5) Even without from, == to get, to obtain, to win: “a word for shadows like myself, as take the pain, but cannot p. the pelf,” Pilgr. 192. a man may draw his heart out, ere a' p. one (a good woman in a lottery) All's I, 3, 93. With down: “what my prayers p. down,” All's I, 1, 78. “can I do this, and cannot get a crown? tut, were it farther off, I'll p. it down,” H6C III, 2, 195.

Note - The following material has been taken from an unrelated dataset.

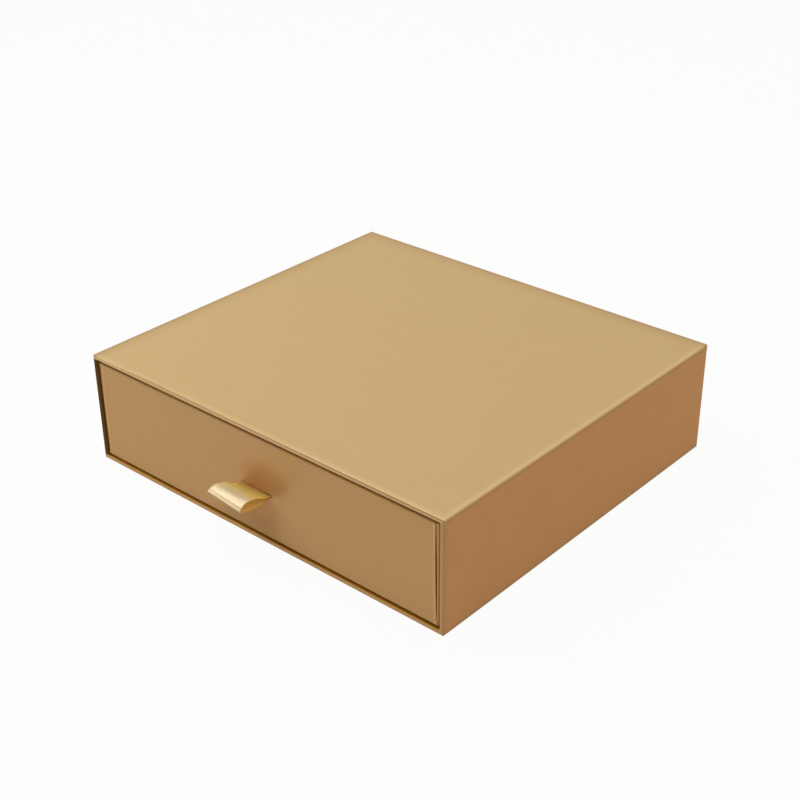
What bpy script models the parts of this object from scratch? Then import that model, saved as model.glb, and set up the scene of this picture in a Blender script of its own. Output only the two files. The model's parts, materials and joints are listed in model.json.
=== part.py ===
"""Sliding drawer gift box: a board sleeve wrapped in satin gold paper and a tray drawer on a ribbon pull.

Metres, +Z up, the drawer's face towards -Y. The origin is the centre of the sleeve's underside. The sleeve
is closed at the back. The drawer rests on the sleeve's floor and against its left wall, as it lies in use.
"""

import math
from dataclasses import dataclass

import bmesh
import bpy
from mathutils import Vector

# Driving dimensions of the sleeve, outside
SLEEVE_WIDTH = 0.280
SLEEVE_DEPTH = 0.2555
SLEEVE_HEIGHT = 0.0737

# Sheet goods, and the glue line left between two sheets that are stuck together
BOARD_THICK = 0.0015
PAPER_THICK = 0.0002
TAPE_THICK = 0.00015
GLUE_LINE = 0.00025

# Folds of the covering papers
EDGE_FOLD_RADIUS = 0.0010
RIM_FOLD_RADIUS = 0.0007
INNER_FOLD_RADIUS = 0.0005
FOLD_STEPS = 4

# Sleeve papers and tapes
SLEEVE_TURN_IN = 0.018
SLEEVE_REAR_FLAP = 0.015
BACK_PAPER_INSET = 0.002
STAY_LEG = 0.012
STAY_END_INSET = 0.002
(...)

6) to take away: “to p. all fears out of you,” Meas. IV, 2, 206. “thy sad aspect hath from the number of thy banished years --ed four away,” R2 I, 3, 211. “thou canst p. nights from me, but not lend a morrow,” R2 I, 3, 211 “wilt thou p. my fair son from my age?” V, 2, 92. “if the opposed numbers p. their hearts from them,” H5 IV, 1, 309. “and from the cross-row --s the letter G,” R3 I, 1, 55. “all this from my remembrance brutish wrath sinfully --ed,” II, 1, 119. “p. off a little,” H8 II, 3, 40 (== let us descend still lower). “to p. from them their tribunes for ever,” Cor. IV, 3, 25. “such a deed as from the body of contraction --s the very soul,” Hml. III, 4, 46. to p. away == to make away with: “the caterpillars of the commonwealth, which I have sworn to weed and p. away,” R2 II, 3, 167. “seeking means to p. away their power,” Cor. III, 3, 96.
7) p. up thy spirits == raise thy spirits, take courage: “p. up thy spirits; look cheerfully upon me,” Shr. IV, 3, 38. Intr. p. up == collect thyself: “p. up, my heart, and be sad,” Ado V, 1, 207.